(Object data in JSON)
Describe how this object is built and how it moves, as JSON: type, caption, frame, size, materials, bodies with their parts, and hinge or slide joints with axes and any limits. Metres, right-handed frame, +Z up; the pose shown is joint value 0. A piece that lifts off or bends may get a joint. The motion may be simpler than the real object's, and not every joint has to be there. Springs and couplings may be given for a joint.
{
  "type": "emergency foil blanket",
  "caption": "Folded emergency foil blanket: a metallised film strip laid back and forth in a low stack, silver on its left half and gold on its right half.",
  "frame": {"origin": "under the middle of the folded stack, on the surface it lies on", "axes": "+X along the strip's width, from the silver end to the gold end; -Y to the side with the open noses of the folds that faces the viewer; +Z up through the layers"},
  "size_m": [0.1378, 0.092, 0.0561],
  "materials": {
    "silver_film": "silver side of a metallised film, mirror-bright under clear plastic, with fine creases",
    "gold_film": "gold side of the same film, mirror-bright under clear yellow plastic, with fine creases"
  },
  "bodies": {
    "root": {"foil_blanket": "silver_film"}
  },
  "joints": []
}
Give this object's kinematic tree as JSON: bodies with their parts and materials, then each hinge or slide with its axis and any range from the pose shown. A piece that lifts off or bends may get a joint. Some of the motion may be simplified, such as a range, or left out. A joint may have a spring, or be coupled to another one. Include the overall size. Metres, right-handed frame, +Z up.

Instructions to follow. Where a line above includes "materials", copy that line.

Reply.
Describe how this object is built and how it moves, as JSON: type, caption, frame, size, materials, bodies with their parts, and hinge or slide joints with axes and any limits. Metres, right-handed frame, +Z up; the pose shown is joint value 0. A piece that lifts off or bends may get a joint. The motion may be simpler than the real object's, and not every joint has to be there. Springs and couplings may be given for a joint.
  "materials": {
Give this object's kinematic tree as JSON: bodies with their parts and materials, then each hinge or slide with its axis and any range from the pose shown. A piece that lifts off or bends may get a joint. Some of the motion may be simplified, such as a range, or left out. A joint may have a spring, or be coupled to another one. Include the overall size. Metres, right-handed frame, +Z up.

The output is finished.